Assistant director Amanda Harding is a Children’s Theatre alum, having starting acting with the group when she was 10 years old. At 22, this is her second time assisting.

“We thought that this would be a great show to bring some new kids into,” Amanda said. “Part of the show is about cosplay, which is something that a lot of kids are already familiar with. So I don’t think it was as intimidating as some other shows could have been.”

Aiden Waltzer, 10, of Dover, is one of the first-timers Amanda knew would be a great fit.

“My mom found out about it and that it’s about cosplay which I already like. It’s fun for me, so I decided to audition,” he said. “It’s been fun to meet so many new people and I know that shows make people happy so I’m happy that I’m going to make the audience happy.”

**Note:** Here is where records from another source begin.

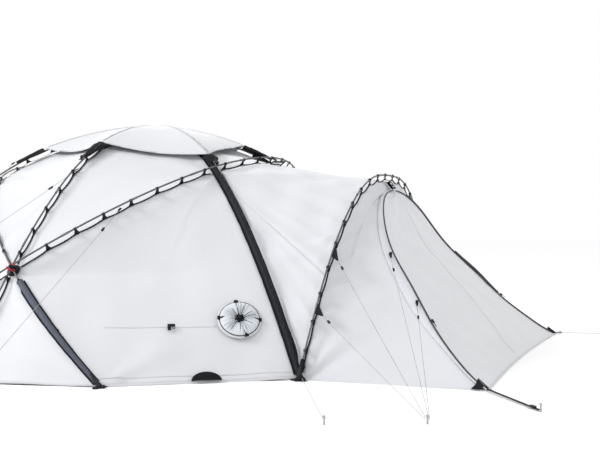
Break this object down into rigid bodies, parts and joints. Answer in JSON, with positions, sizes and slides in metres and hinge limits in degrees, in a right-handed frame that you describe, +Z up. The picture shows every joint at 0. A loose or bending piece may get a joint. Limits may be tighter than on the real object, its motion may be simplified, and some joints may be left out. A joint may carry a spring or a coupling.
{
  "type": "dome tent",
  "caption": "Expedition dome tent on crossing external poles, with clips, sleeves, a roof cap, and an arched vestibule with a zipped front door.",
  "frame": {"origin": "centre of the dome's ground circle, on the ground plane", "axes": "+X towards the vestibule, +Z up; the XZ plane is the plane of symmetry of the poles and panels"},
  "size_m": [5.7289, 5.9387, 1.8746],
  "materials": {
    "canopy_white": "coated ripstop, softly translucent",
    "cap_white": "coated ripstop",
    "door_grey": "coated ripstop",
    "floor_grey": "heavy coated cloth",
    "pole_alloy": "satin anodised",
    "ferrule_alloy": "satin anodised",
    "foot_black": "moulded",
    "sleeve_black": "woven sleeve",
    "webbing_black": "flat webbing",
    "clip_black": "moulded",
    "vent_grey": "gathered light cloth",
    "port_black": "coated cloth",
    "cord_grey": "braided cord",
    "peg_steel": "brushed"
  },
  "bodies": {
    "tent": {"cap_straps": "webbing_black", "clip_webbing": "webbing_black", "clips_cross": "clip_black", "clips_main": "clip_black", "clips_side_arches": "clip_black", "clips_vestibule": "clip_black", "front_panel_far": "canopy_white", "front_panel_near": "canopy_white", "front_strap": "webbing_black", "front_wall": "canopy_white", "groundsheet": "floor_grey", "guy_corner": "cord_grey", "guy_cross_pole": "cord_grey", "guy_door_lower": "cord_grey", "guy_door_upper": "cord_grey", "guy_front_far": "cord_grey", "guy_hoop_lower": "cord_grey", "guy_hoop_upper": "cord_grey", "guy_side_arch": "cord_grey", "guy_tabs": "webbing_black", "hub_plates": "webbing_black", "pegs": "peg_steel", "pole_cross": "pole_alloy", "pole_feet": "foot_black", "pole_ferrules": "ferrule_alloy", "pole_main_far": "pole_alloy", "pole_main_near": "pole_alloy", "pole_side_front": "pole_alloy", "pole_side_rear": "pole_alloy", "pole_vestibule": "pole_alloy", "rear_wall": "canopy_white", "roof_cap": "cap_white", "roof_ends": "canopy_white", "roof_far": "canopy_white", "roof_near": "canopy_white", "sleeve_main_far": "sleeve_black", "sleeve_main_near": "sleeve_black", "sleeve_side_arches": "sleeve_black", "vent_tunnel": "vent_grey", "vestibule_roof": "canopy_white", "vestibule_side_far": "canopy_white", "vestibule_side_near": "canopy_white", "wall_far_front": "canopy_white", "wall_far_middle": "canopy_white", "wall_far_rear": "canopy_white", "wall_near_front": "canopy_white", "wall_near_middle": "canopy_white", "wall_near_rear": "canopy_white"},
    "front_door": {"front_door": "door_grey"},
    "inner_door": {"inner_door": "canopy_white"},
    "zip_slider_near": {"zip_slider_near": "clip_black"},
    "zip_slider_far": {"zip_slider_far": "clip_black"},
    "vent_toggle": {"vent_toggle": "clip_black"},
    "port_flap": {"port_flap": "port_black"},
    "adjuster_hoop_upper": {"adjuster_hoop_upper": "clip_black"},
    "adjuster_hoop_lower": {"adjuster_hoop_lower": "clip_black"},
    "adjuster_door_upper": {"adjuster_door_upper": "clip_black"},
    "adjuster_door_lower": {"adjuster_door_lower": "clip_black"},
    "adjuster_side_arch": {"adjuster_side_arch": "clip_black"},
    "adjuster_cross_pole": {"adjuster_cross_pole": "clip_black"}
  },
  "joints": [
    {"name": "front_door_swing", "type": "hinge", "parent": "tent", "child": "front_door", "pos_m": [3.225, 0, 0.001], "axis": [0, 1, 0], "range_deg": [0, 100]},
    {"name": "inner_door_swing", "type": "hinge", "parent": "tent", "child": "inner_door", "pos_m": [1.9147, 0, 0.108], "axis": [0, 1, 0], "range_deg": [0, 100]},
    {"name": "vent_toggle_slide", "type": "slide", "parent": "tent", "child": "vent_toggle", "axis": [0.3862, -0.669, 0.635], "range_m": [0, 0.06]},
    {"name": "port_flap_swing", "type": "hinge", "parent": "tent", "child": "port_flap", "pos_m": [1.47293, -2.04791, 0.01693], "axis": [0.8193, 0.5734, 0], "range_deg": [0, 120]},
    {"name": "zip_slider_near_slide", "type": "slide", "parent": "front_door", "child": "zip_slider_near", "axis": [-0.5241, 0.5749, 0.6284], "range_m": [0, 0.7]},
    {"name": "zip_slider_far_slide", "type": "slide", "parent": "front_door", "child": "zip_slider_far", "axis": [-0.5241, -0.5749, 0.6284], "range_m": [0, 0.7]},
    {"name": "adjuster_hoop_upper_slide", "type": "slide", "parent": "tent", "child": "adjuster_hoop_upper", "axis": [0.506, -0.7763, -0.376], "range_m": [0, 0.3]},
    {"name": "adjuster_hoop_lower_slide", "type": "slide", "parent": "tent", "child": "adjuster_hoop_lower", "axis": [0.6078, -0.759, -0.2336], "range_m": [0, 0.3]},
    {"name": "adjuster_door_upper_slide", "type": "slide", "parent": "tent", "child": "adjuster_door_upper", "axis": [0.3411, -0.8706, -0.3544], "range_m": [0, 0.3]},
    {"name": "adjuster_door_lower_slide", "type": "slide", "parent": "tent", "child": "adjuster_door_lower", "axis": [0.2759, -0.9237, -0.2659], "range_m": [0, 0.3]},
    {"name": "adjuster_side_arch_slide", "type": "slide", "parent": "tent", "child": "adjuster_side_arch", "axis": [-0.033, -0.8408, -0.5403], "range_m": [0, 0.3]},
    {"name": "adjuster_cross_pole_slide", "type": "slide", "parent": "tent", "child": "adjuster_cross_pole", "axis": [-0.4079, -0.7397, -0.5353], "range_m": [0, 0.3]}
  ]
}
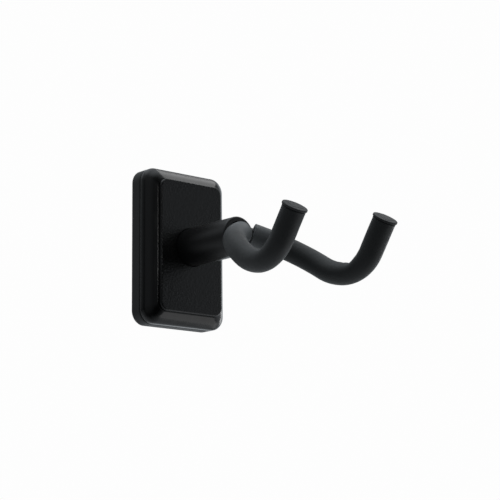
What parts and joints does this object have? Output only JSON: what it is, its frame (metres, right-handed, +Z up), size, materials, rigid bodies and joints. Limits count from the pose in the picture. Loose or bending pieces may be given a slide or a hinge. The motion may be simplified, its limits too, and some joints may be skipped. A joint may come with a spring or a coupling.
{
  "type": "wall guitar hanger",
  "caption": "Wall hanger for a guitar: a covered steel wall plate, a round post and a padded forked yoke that swivels to level the headstock.",
  "frame": {"origin": "centre of the face that meets the wall, on the post's axis", "axes": "+Y into the wall, so the object stands out towards -Y; +Z up; +X to the right of someone facing the wall"},
  "size_m": [0.0858, 0.1911, 0.1],
  "materials": {
    "frame_plastic": "matte black moulding",
    "cover_plastic": "smooth semi-gloss black moulding",
    "panel_plastic": "fine-textured satin black moulding",
    "foam": "closed-cell foam rubber, matte charcoal",
    "cap_rubber": "moulded rubber, matte",
    "nylon": "natural nylon",
    "black_steel": "black powder coat",
    "zinc_steel": "bright zinc plate"
  },
  "bodies": {
    "wall_side": {"wall_plate": "zinc_steel", "back_frame": "frame_plastic", "frame_screw_upper_left": "zinc_steel", "frame_screw_upper_right": "zinc_steel", "frame_screw_lower_left": "zinc_steel", "frame_screw_lower_right": "zinc_steel", "wall_screw_upper": "zinc_steel", "wall_screw_lower": "zinc_steel", "wall_washer_upper": "zinc_steel", "wall_washer_lower": "zinc_steel", "post_tube": "black_steel", "front_plug": "black_steel", "pivot_bush": "nylon"},
    "cover": {"cover_shell": "cover_plastic", "front_panel": "panel_plastic"},
    "yoke": {"yoke_rod": "black_steel", "pivot_stud": "zinc_steel", "flat_washer": "zinc_steel", "spring_washer": "zinc_steel", "lock_nut": "zinc_steel", "left_sleeve": "foam", "right_sleeve": "foam", "left_end_cap": "cap_rubber", "right_end_cap": "cap_rubber"}
  },
  "joints": [
    {"name": "cover_slide", "type": "slide", "parent": "wall_side", "child": "cover", "axis": [0, -1, 0], "range_m": [0, 0.045]},
    {"name": "yoke_swivel", "type": "hinge", "parent": "wall_side", "child": "yoke", "pos_m": [0, -0.067, 0], "axis": [0, -1, 0], "continuous": true}
  ]
}
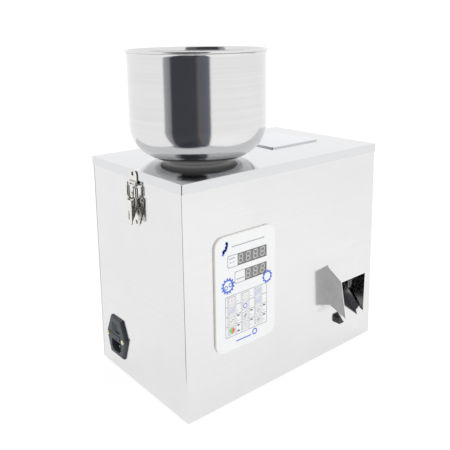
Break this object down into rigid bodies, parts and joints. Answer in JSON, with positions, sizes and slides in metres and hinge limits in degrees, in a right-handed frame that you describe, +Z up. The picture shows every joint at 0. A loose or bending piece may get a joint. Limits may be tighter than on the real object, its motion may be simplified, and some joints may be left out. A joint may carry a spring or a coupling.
{
  "type": "vibratory weigh filler",
  "caption": "Bench-top weigh filler: bowl hopper on a lift-off lid, vibrating feed tray, weigh bucket with a dump door and a hooded front chute in a sheet steel case.",
  "frame": {"origin": "centre of the case footprint, on the surface that the feet stand on", "axes": "+X along the long front face towards the chute, -Y out of the control panel side, +Z up"},
  "size_m": [0.3784, 0.2496, 0.4588],
  "materials": {
    "stainless_sheet": "polished",
    "spun_steel": "satin, spun",
    "nickel_plate": "bright",
    "zinc_steel": "satin",
    "yellow_zinc": "satin",
    "turned_aluminium": "satin",
    "spring_steel": "satin",
    "cast_block": "painted",
    "coil_and_core": "varnished",
    "black_rubber": "matte",
    "tinted_pane": "polished",
    "panel_white": "satin",
    "display_grey": "gloss",
    "lamp_dark": "gloss",
    "circuit_green": "matte",
    "sensor_black": "satin",
    "motor_grey": "satin",
    "crank_plastic": "satin",
    "inlet_grey": "satin",
    "rocker_grey": "satin",
    "pin_brass": "plated",
    "key_white": "satin"
  },
  "bodies": {
    "case": {"base_plate": "stainless_sheet", "front_panel": "stainless_sheet", "rear_panel": "stainless_sheet", "left_panel": "stainless_sheet", "right_panel": "stainless_sheet", "chute_hood": "stainless_sheet", "chute_trough": "stainless_sheet", "discharge_funnel": "stainless_sheet", "weigh_bucket": "stainless_sheet", "bucket_hanger": "stainless_sheet", "motor_bracket": "stainless_sheet", "feeder_stand": "stainless_sheet", "latch_bases": "nickel_plate", "case_fixings": "zinc_steel", "inlet_screws": "yellow_zinc", "load_cell": "turned_aluminium", "load_cell_post": "turned_aluminium", "leaf_springs": "spring_steel", "feeder_block": "cast_block", "feeder_magnet": "coil_and_core", "feet": "black_rubber", "rubber_mounts": "black_rubber", "control_overlay": "panel_white", "display_modules": "display_grey", "panel_leds": "lamp_dark", "control_board": "circuit_green", "power_board": "circuit_green", "photo_sensor": "sensor_black", "door_motor": "motor_grey", "inlet_body": "inlet_grey", "inlet_pins": "pin_brass"},
    "lid": {"lid": "stainless_sheet", "sight_pane": "tinted_pane", "hopper_bowl": "spun_steel", "outlet_tube": "spun_steel", "hopper_gasket": "black_rubber", "hopper_ring_nut": "turned_aluminium", "latch_keepers": "nickel_plate"},
    "left_lever": {"left_latch_lever": "nickel_plate"},
    "left_bail": {"left_latch_bail": "nickel_plate"},
    "right_lever": {"right_latch_lever": "nickel_plate"},
    "right_bail": {"right_latch_bail": "nickel_plate"},
    "tray": {"feeder_tray": "stainless_sheet", "feeder_carrier": "turned_aluminium"},
    "door": {"bucket_door": "stainless_sheet"},
    "crank": {"door_crank": "crank_plastic"},
    "rocker": {"power_rocker": "rocker_grey"},
    "fuse": {"fuse_drawer": "inlet_grey"},
    "cap_1_1": {"key_1_1": "key_white"},
    "cap_1_2": {"key_1_2": "key_white"},
    "cap_1_3": {"key_1_3": "key_white"},
    "cap_2_1": {"key_2_1": "key_white"},
    "cap_2_2": {"key_2_2": "key_white"},
    "cap_2_3": {"key_2_3": "key_white"},
    "cap_3_1": {"key_3_1": "key_white"},
    "cap_3_2": {"key_3_2": "key_white"},
    "cap_3_3": {"key_3_3": "key_white"},
    "cap_4_1": {"key_4_1": "key_white"},
    "cap_4_2": {"key_4_2": "key_white"},
    "cap_4_3": {"key_4_3": "key_white"}
  },
  "joints": [
    {"name": "lid_lift", "type": "slide", "parent": "case", "child": "lid", "axis": [0, 0, 1], "range_m": [0, 0.05]},
    {"name": "left_lever_turn", "type": "hinge", "parent": "case", "child": "left_lever", "pos_m": [-0.1846, -0.004, 0.272], "axis": [0, 1, 0], "range_deg": [0, 120]},
    {"name": "left_bail_turn", "type": "hinge", "parent": "left_lever", "child": "left_bail", "pos_m": [-0.1836, -0.004, 0.264], "axis": [0, 1, 0], "range_deg": [-192, 0]},
    {"name": "right_lever_turn", "type": "hinge", "parent": "case", "child": "right_lever", "pos_m": [0.1846, 0.004, 0.272], "axis": [0, -1, 0], "range_deg": [0, 120]},
    {"name": "right_bail_turn", "type": "hinge", "parent": "right_lever", "child": "right_bail", "pos_m": [0.1836, 0.004, 0.264], "axis": [0, -1, 0], "range_deg": [-192, 0]},
    {"name": "tray_shake", "type": "slide", "parent": "case", "child": "tray", "axis": [0.9192, -0.1954, 0.342], "range_m": [-0.0005, 0.0005], "stiffness_N_per_m": 20000, "deforming": ["leaf_springs"]},
    {"name": "door_swing", "type": "hinge", "parent": "case", "child": "door", "pos_m": [0.1055, -0.0675, 0.208], "axis": [-1, 0, 0], "range_deg": [0, 50]},
    {"name": "crank_turn", "type": "hinge", "parent": "case", "child": "crank", "pos_m": [0.1055, -0.0675, 0.208], "axis": [-1, 0, 0], "range_deg": [0, 50]},
    {"name": "rocker_tip", "type": "hinge", "parent": "case", "child": "rocker", "pos_m": [-0.1796, 0.06, 0.068], "axis": [0, 0, 1], "range_deg": [-18, 0]},
    {"name": "fuse_pull", "type": "slide", "parent": "case", "child": "fuse", "axis": [-1, 0, 0], "range_m": [0, 0.019]},
    {"name": "press_1_1", "type": "slide", "parent": "case", "child": "cap_1_1", "axis": [0, 1, 0], "range_m": [0, 0.00035], "stiffness_N_per_m": 2000},
    {"name": "press_1_2", "type": "slide", "parent": "case", "child": "cap_1_2", "axis": [0, 1, 0], "range_m": [0, 0.00035], "stiffness_N_per_m": 2000},
    {"name": "press_1_3", "type": "slide", "parent": "case", "child": "cap_1_3", "axis": [0, 1, 0], "range_m": [0, 0.00035], "stiffness_N_per_m": 2000},
    {"name": "press_2_1", "type": "slide", "parent": "case", "child": "cap_2_1", "axis": [0, 1, 0], "range_m": [0, 0.00035], "stiffness_N_per_m": 2000},
    {"name": "press_2_2", "type": "slide", "parent": "case", "child": "cap_2_2", "axis": [0, 1, 0], "range_m": [0, 0.00035], "stiffness_N_per_m": 2000},
    {"name": "press_2_3", "type": "slide", "parent": "case", "child": "cap_2_3", "axis": [0, 1, 0], "range_m": [0, 0.00035], "stiffness_N_per_m": 2000},
    {"name": "press_3_1", "type": "slide", "parent": "case", "child": "cap_3_1", "axis": [0, 1, 0], "range_m": [0, 0.00035], "stiffness_N_per_m": 2000},
    {"name": "press_3_2", "type": "slide", "parent": "case", "child": "cap_3_2", "axis": [0, 1, 0], "range_m": [0, 0.00035], "stiffness_N_per_m": 2000},
    {"name": "press_3_3", "type": "slide", "parent": "case", "child": "cap_3_3", "axis": [0, 1, 0], "range_m": [0, 0.00035], "stiffness_N_per_m": 2000},
    {"name": "press_4_1", "type": "slide", "parent": "case", "child": "cap_4_1", "axis": [0, 1, 0], "range_m": [0, 0.00035], "stiffness_N_per_m": 2000},
    {"name": "press_4_2", "type": "slide", "parent": "case", "child": "cap_4_2", "axis": [0, 1, 0], "range_m": [0, 0.00035], "stiffness_N_per_m": 2000},
    {"name": "press_4_3", "type": "slide", "parent": "case", "child": "cap_4_3", "axis": [0, 1, 0], "range_m": [0, 0.00035], "stiffness_N_per_m": 2000}
  ],
  "couplings": [
    {"joint": "left_lever_turn", "follows": "lid_lift", "rad_per_m": 41.88},
    {"joint": "left_bail_turn", "follows": "lid_lift", "rad_per_m": -67},
    {"joint": "right_lever_turn", "follows": "lid_lift", "rad_per_m": 41.88},
    {"joint": "right_bail_turn", "follows": "lid_lift", "rad_per_m": -67},
    {"joint": "crank_turn", "follows": "door_swing", "ratio": 1}
  ]
}
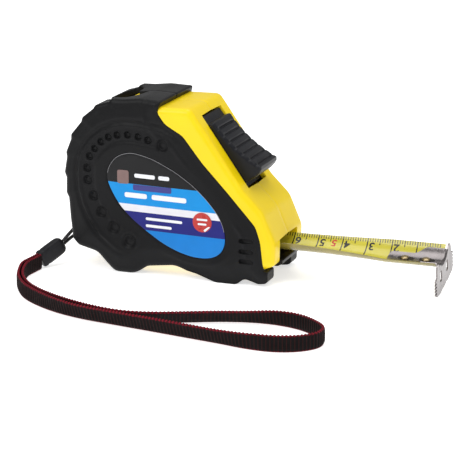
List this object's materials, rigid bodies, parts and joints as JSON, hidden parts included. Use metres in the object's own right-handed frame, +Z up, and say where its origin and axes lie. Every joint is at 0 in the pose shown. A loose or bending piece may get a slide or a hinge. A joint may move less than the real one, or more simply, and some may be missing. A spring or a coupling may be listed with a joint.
{
  "type": "tape measure",
  "caption": "Pocket tape measure with a spring-return curved blade, sliding end hook, thumb lock, rubber grip covers, belt clip and wrist strap.",
  "frame": {"origin": "on the standing surface, under the middle of the tape without its wrist strap", "axes": "+X forwards, the way the blade comes out; +Y towards the belt clip side; +Z up"},
  "size_m": [0.1614, 0.1165, 0.0704],
  "materials": {
    "yellow_plastic": "satin moulded ABS",
    "grip_rubber": "soft matte overmould",
    "label": "printed gloss film",
    "black_plastic": "fine texture",
    "grey_plastic": "plain",
    "blade_paint": "lacquered yellow-green with black scale",
    "steel": "plated, slightly dull",
    "spring_steel": "blued",
    "brass": "plain",
    "webbing": "cross-ribbed weave with red edges"
  },
  "bodies": {
    "case": {"right_housing": "yellow_plastic", "left_housing": "yellow_plastic", "right_grip_cover": "grip_rubber", "left_grip_cover": "grip_rubber", "right_label": "label", "mouth_lip": "black_plastic", "spindle": "steel", "case_screw_1": "steel", "case_screw_2": "steel", "case_screw_3": "steel", "belt_clip": "steel", "clip_screw": "steel", "strap_pin": "steel", "strap_cord": "webbing", "strap_clamp": "black_plastic", "strap_webbing": "webbing"},
    "spool": {"spool_drum": "grey_plastic", "spool_flange": "grey_plastic", "power_spring": "spring_steel", "blade_coil": "blade_paint"},
    "blade": {"blade": "blade_paint", "hook_rivet_1": "brass", "hook_rivet_2": "brass"},
    "hook": {"end_hook": "steel"},
    "lock": {"lock_button": "black_plastic", "lock_tongue": "black_plastic"}
  },
  "joints": [
    {"name": "blade_slide", "type": "slide", "parent": "case", "child": "blade", "axis": [1, 0, 0], "range_m": [-0.06, 0.008]},
    {"name": "spool_spin", "type": "hinge", "parent": "case", "child": "spool", "pos_m": [-0.04683, -0.0029, 0.0383], "axis": [0, 1, 0], "range_deg": [-21, 157]},
    {"name": "hook_slide", "type": "slide", "parent": "blade", "child": "hook", "axis": [1, 0, 0], "range_m": [0, 0.001]},
    {"name": "lock_slide", "type": "slide", "parent": "case", "child": "lock", "axis": [0.5779, 0, -0.8161], "range_m": [0, 0.002]}
  ],
  "couplings": [
    {"joint": "spool_spin", "follows": "blade_slide", "rad_per_m": -45.455}
  ]
}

Goth girls, from left, Avery Young (Canker), Olivia Lindquist (Darkness), Michaela Spangler (Obsidian) plot their evil plans against Donna Quixote, the title character from “The Girl of La Mancha.”

Adam Sahraoui, 11, of Townsend, is also a first-time actor who was encouraged to audition by his sister who has been acting with the group for four years.

“I do cosplay so I knew this would be fun and I get to be someone really different than myself and it’s great because it’s a really whimsical comedy,” he said.

With new actors, there’s a lot of instruction that goes along with the usual process of learning lines.

“It can sometimes be a little difficult to keep this dynamic — equal parts learning and fun, but with a script like this and with kids who love the cosplay premise, it’s been pretty easy making sure auditions are fun for everyone,” Amanda said.

The newcomers also have plenty of experienced castmates helping them along.

“I remember what it was like when I first auditioned and the show that I was first in, so I’ve let them know they can talk to me and that actually performing isn’t going to be as scary as it might seem now,” said Clare Quinene, 12 of Milford, cosplaying as a zombie.

All the actors went into auditions without a particular character in mind.

Evie Snyder as Donna Quixote has some words with Olivia Francis as Gandaldore.

“It’s kind of interesting because we don’t go in auditioning for a specific role,” said 15-year-old Avery Young of Dover. “We read for a few different parts and it’s always cool when you get cast to see which part they thought you’d play best and this time it’s really fun because my character is pretty much the opposite as me.”

Avery plays a goth girl along with Olivia Lindquist, 15, of Dover, and Michaela Spangler, 14, of Dover.

“We are all so different from our characters and it’s fun that we get to do something so different together,” Olivia said. “For me, one of the best parts of the Children’s Theatre is meeting new people and having a bonding experience. And in this case, it’s a show we can definitely laugh at together.”

“Girl of La Mancha” takes the stage at the Schwartz Center for the Arts on Saturday at 7 p.m. and Sunday at 2 p.m.

Tickets are $10 and available online at or at the door.

The Schwartz Center for the Arts is at 226 S. S. State St., Dover.